The Medici Effect: What Agritech and Biotech can learn from each other
How is 15th Renaissance influencing Biotech and Agritech?
At the 2026 One Nucleus BioBeat event, I was asked to bring an agritech perspective into a biotech room on the topic of “The Medici Effect” — how breakthroughs emerge at the intersection of disciplines.
The Medici family in Renaissance Florence didn’t just support painters, architects or sculptors individually — they created environments where all of them mixed. Artists, scientists, philosophers, engineers and mathematicians worked in proximity, sharing ideas, challenging assumptions and building the foundations of the Renaissance.
Frans Johansson captured this perfectly in his 2004 book The Medici Effect: Breakthrough Insights at the Intersection of Ideas, Concepts, and Cultures. He argued that innovation emerges at “the intersection of fields, disciplines, and cultures,” where people can change the rules of the game.
This concept feels incredibly relevant to agritech — and, as I learned, biotech too.

Biology at Different Scales
The comparison between agritech being biology at the landscape level and biotech being biology at the molecular level revealed far more overlap than I had expected.
At first glance, and certainly to those on the periphery of either discipline, the sectors appear very different. One works across farms, soil systems and climate resilience; the other inside cells, designing healthcare solutions and medical innovations.
But fundamentally, both industries are trying to understand and optimise living systems under conditions of uncertainty.
Learning to Operate in Uncertainty
And uncertainty is something agriculture understands deeply.
Farming has always operated against shifting variables — weather, disease, geopolitics, labour shortages, commodity pricing and now climate volatility. Agritech has evolved not by eliminating uncertainty, but by building resilience around it.
That mindset increasingly matters for biotech too, where regulatory complexity, funding cycles and public trust can rapidly shift the landscape.
Technology Beyond the Laboratory
One of the strongest audience discussions centred around how agritech deploys technology in real-world environments.
We explored examples including robotics for autonomous harvesting, AI-driven crop monitoring, predictive analytics and waste valorisation — turning agricultural by-products into valuable inputs for energy, biomaterials and new biological processes.
Many of these ideas sparked immediate parallels with biotech applications, particularly around circular systems and resource efficiency.
Climate Resilience and Nutritional Resilience
Questions were raised about the UK’s Precision Breeding Act 2023 and whether its greatest potential lies in advancing climate adaptation or improving nutrition.
My view is that the two pressures are now inseparable.
Precision breeding offers enormous potential for climate resilience — drought tolerance, pest resistance and reduced chemical dependency — but it also opens opportunities for more nutrient-dense foods and healthier supply chains.
In many ways, the future of food security is no longer just about yield.
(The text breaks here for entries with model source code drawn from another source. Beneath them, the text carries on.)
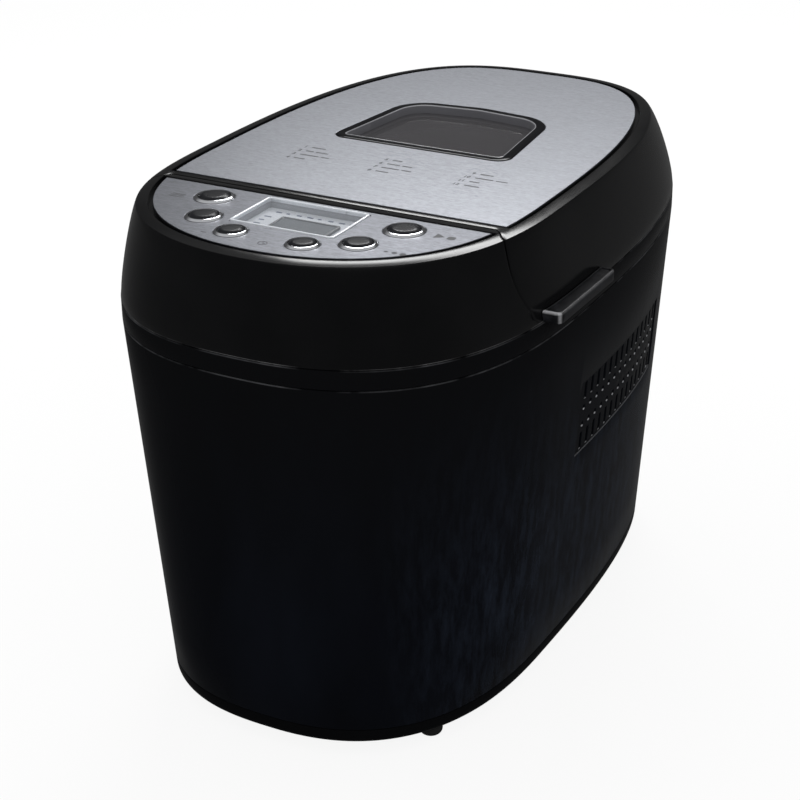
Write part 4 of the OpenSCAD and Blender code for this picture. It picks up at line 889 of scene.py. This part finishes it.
def topShell(name, behind, slot, node, holes):
    way = 1 if behind else -1
    bm = bmesh.new()
    low, high, roof, wall = topSet["low"], topSet["high"], topSet["roof"], case["wall"]
    inner, outer = seamLine(way * (topSet["gap"] + wall)), seamLine(way * topSet["gap"])
    rimWidth, drop, edge = topSet["rimWidth"], topSet["rimDrop"], case["edge"]
    floor, bed = high - topSet["groove"], high - topSet["plate"] - 0.02  # under the groove, the plate
    soft = edge * 0.3
    steps = [(*shoulderRing(math.radians(a), wall, roof), inner) for a in (*range(0, 81, 8), 86, 90)]
    steps += [(caseRing(-wall), low, inner), (caseRing(-edge), low, outer),
              (caseRing(-soft), low + soft, outer), (caseRing(0), low + edge, outer)]
    first = len(steps) - 1
    steps += [(*shoulderRing(math.radians(a), 0, high - drop), outer) for a in range(90, -1, -3)]
    steps += [(plateRing(mix(rimWidth, 3, share)), high - drop * (1 - share) ** 1.4, outer)
              for share in (0.25, 0.5, 0.75, 1)]
    last = len(steps) - 1
    rim = topSet["seam"] + way * topSet["frontRim"]
    seat = topSet["seam"] + way * (topSet["rim"] + 0.05)
    steps += [(plateRing(2.85), high, straightLine(rim - way * 0.15)),
              (plateRing(2.6), high - 0.25, straightLine(rim)),
              (plateRing(2.55), floor, straightLine(rim + way * 0.05)),
              (plateRing(0.05), floor, straightLine(seat - way * 0.1)),
              (plateRing(0.05), bed, straightLine(seat - way * 0.1))]
    rings = loft(bm, [raised(halfRing(ring, line, behind), z) for ring, z, line in steps])
    walls = [loft(bm, [raised(points, z) for z in (roof, bed)]) for points in holes]
    fill(bm, rings[0], *[w[0] for w in walls])
    fill(bm, rings[-1], *[w[-1] for w in walls])
    arc = topSet["arcPoints"]
    edges = []
    for a, b in zip(rings[first:last], rings[first + 1:last + 1]):
        edges += [bm.edges.get((a[0], b[0])), bm.edges.get((a[arc - 1], b[arc - 1]))]
    top = rings[last]
    chain = top[arc - 1:] + [top[0]]
    edges += [bm.edges.get(pair) for pair in zip(chain, chain[1:])]
    roundEdges(bm, edges, topSet["seamEdge"])
    pieceFrom(name, bm, "lid" if behind else "base", slot, [node], 32)


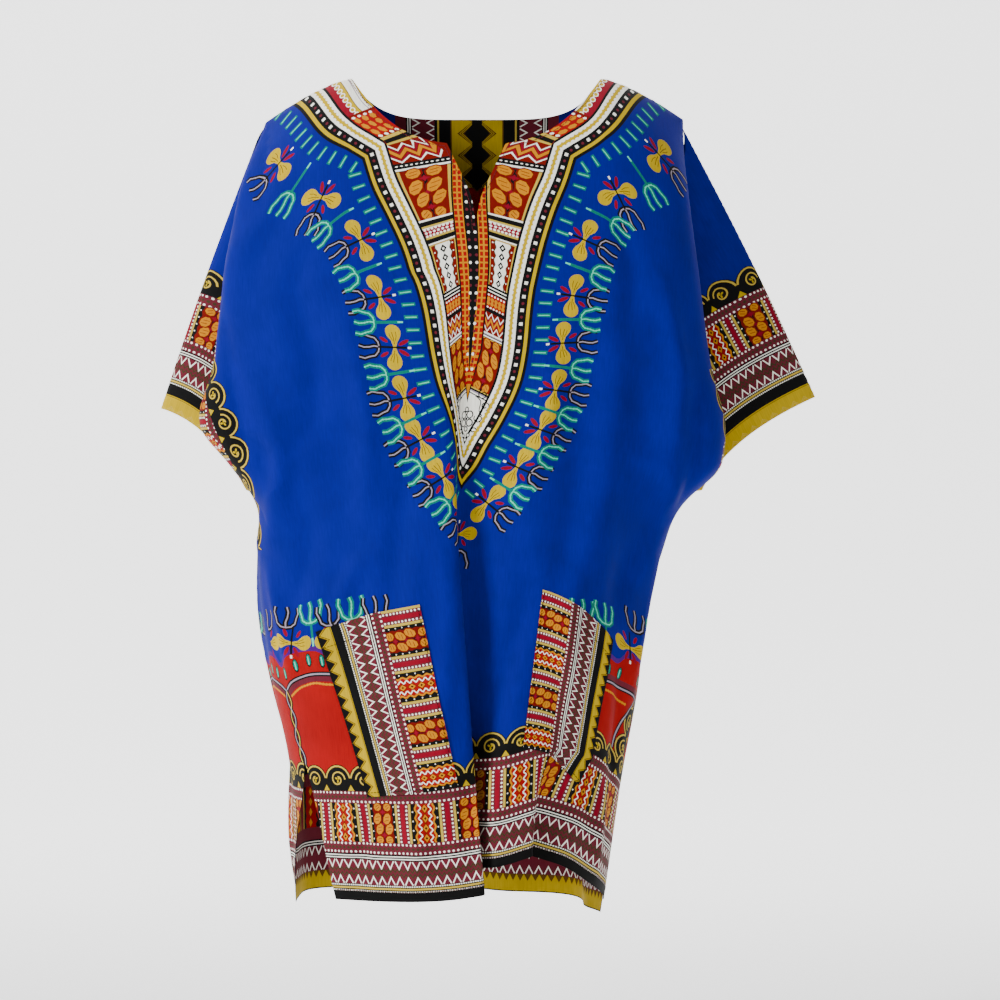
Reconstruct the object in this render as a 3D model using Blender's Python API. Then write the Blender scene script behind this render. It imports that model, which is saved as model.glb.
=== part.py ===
# Dashiki shirt, hanging hollow as when worn: a front with a slit neck, a back, two wide sleeves
# and two patch pockets, each one thin closed wall of cotton cloth.
# Metres, +Z up, +X to the right in the front view, the front faces -Y.
# The origin is midway between the two neck points, where shoulders carry the shirt.

import math

import bpy
import numpy as np

# Driving sizes of the cut
WALL = 0.0014
SEAM_GAP = 0.0003
POCKET_EASE = 0.0009
NECK_HALF = 0.118
NECK_DROP_FRONT = 0.0715
NECK_DROP_BACK = 0.031
NECK_ROUND_FRONT = 2.9
NECK_ROUND_BACK = 5.0
SLIT_HALF = 0.027
SLIT_END = 0.150
SLIT_OPEN = 0.72
SLIT_TAIL_POWER = 12.0
SHOULDER_END = 0.199
SHOULDER_DROP = 0.041
SHOULDER_CURVE = 1.4
LENGTH = 0.745
BACK_DROP = 0.014
SLIT_SIDE_START = 0.615

# How a level of the body is shaped between the shoulder and the underarm
ARMHOLE_BOTTOM = 0.366
ZONE_START = 0.325
ZONE_END = 0.410
FRONT_RIDGE = 0.045
BACK_RIDGE = 0.030
CURL = 0.040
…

It is about nutritional resilience.
Innovation Only Works when there is trust
What became clear throughout the event was how transferable many agritech lessons are for biotech.
Agritech has spent years learning that adoption depends heavily on trust, culture and behaviour change. Farmers will not use technology simply because it exists. It must fit workflows, economics and generational habits, with trusted peer validation playing a critical role.
Biotech and healthcare increasingly face similar challenges. The science may be extraordinary, but if trust is absent — whether from clinicians, regulators or patients — innovation stalls.
“Collaboration requires a business plan.”
Collaboration requires design, not just enthusiasm. Cross-sector partnerships sound exciting in theory, but successful collaboration requires structure, alignment and a genuine desire for shared outcomes. Innovation ecosystems do not thrive on enthusiasm alone. They need intentional design.
The Medici family did not accidentally create the Renaissance.
For biotech leaders, this matters because the next generation of breakthroughs will increasingly sit between sectors rather than inside them. But interdisciplinary collaboration only works when incentives, commercial models and shared outcomes are clearly defined. The organisations that build those frameworks early will move faster than those relying on informal networks alone.
Biotech leaders are no longer looking only within biotech for inspiration.
Questions from the audience allowed me to share examples of how agritech has learned from aerospace through Earth observation, from navigation systems through GPS and autonomous vehicles, and from advanced manufacturing and climate science — all converging to support precision farming.
The most transformative ideas often arrive from outside the room.
That principle sits at the heart of the Agri-TechE Agri-Tech Meets series of events, which deliberately brings together sectors including space, healthcare and navigation to explore where innovation collides and new thinking emerges.
The opportunity for biotech founders is to actively look beyond their own sector for ideas, business models and technologies that can unlock competitive advantage. Some of the most disruptive innovation now comes from recombining existing capabilities across industries rather than inventing entirely new ones in isolation.
If we want transformational breakthroughs in healthcare, food systems and sustainability, we need to become far more comfortable working across disciplines, industries and cultures. Because that is where the rules of the game truly begin to change.